The assembling machine consists of a drum around which all the tyre's components are warapped. The process begins with the construction of the structure of the casing to which the tread band is added at the end of the assemblage. Depending on the model of the tyre being put together other components are foreseen such as reinforcements of different types, anti-puncture layers, waterproofing layers for tubeless tyres (TLR).

The entire process is automated and safe, with the operator far from the production machinery.

At this point the tyre is finished in all its parts but is still in a delicate form as it is yet to be vulcanized. To grasp the concept, think of a kind of consolidation of the components, which results in the fixing the whole and transforming the compound into its most resistant form.

Vulcanization: the final process

Vulcanization transforms the compounds from the plastic state to the elastic, making the tyre uniform, manageable and ready to be fitted onto a bike. It is achieved by predisposing a “raw” tyre on a handling device near the press: from that moment on the operation proceeds in a totally automated manner. The cycle can take only a few minutes depending on the type of tyre, temperature, pressure and/or time. Afterwards the finished product is sent, always automatically, to quality control.

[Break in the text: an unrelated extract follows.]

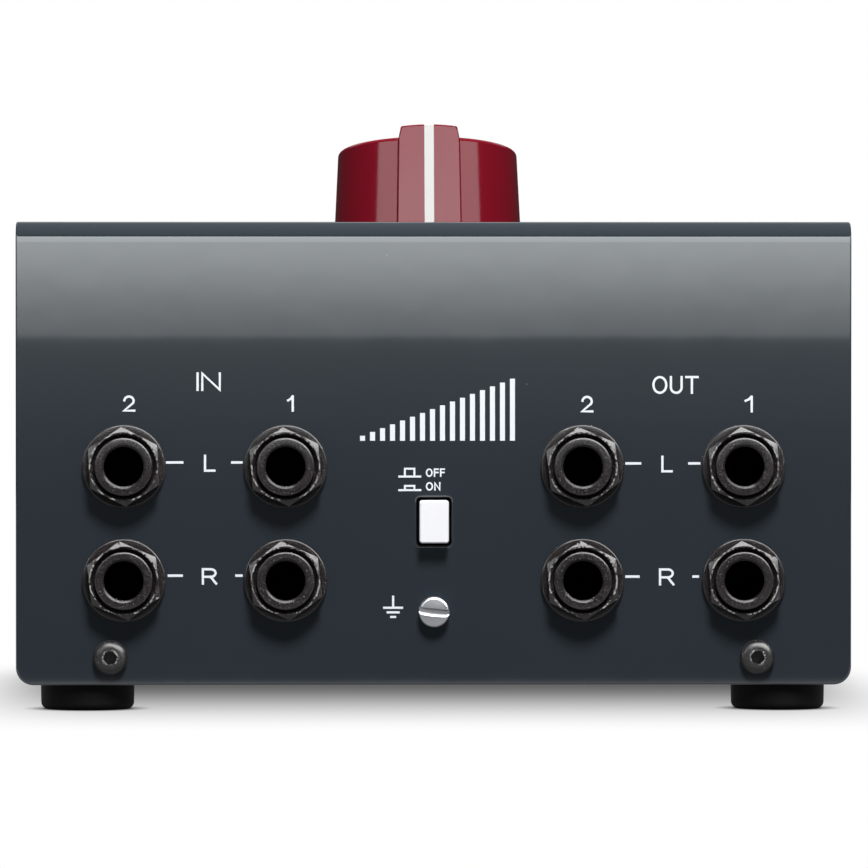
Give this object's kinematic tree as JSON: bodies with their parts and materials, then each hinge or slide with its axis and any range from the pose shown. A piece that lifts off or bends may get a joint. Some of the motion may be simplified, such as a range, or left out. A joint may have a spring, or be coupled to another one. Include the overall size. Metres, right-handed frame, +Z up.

The vulcanizing machinery must be monitored from the environmental point of view because it produces heat and fumes, and for this reason they are enclosed in a cabin fitted with aspirators, a system which offers three advantages: it allows you to keep the conditions of the operation stable, important in guaranteeing the quality of the product; it ensures a comfortable environment for workers because outside the cabin the temperature in controlled; it favours energy conservation by limiting heat dispersion.

Quality control

Each tyre then goes to the quality control department, where it is examined from every point of view. The process carried out manually by workers who verify the state of the finished product in every detail and eliminate those with any imperfection.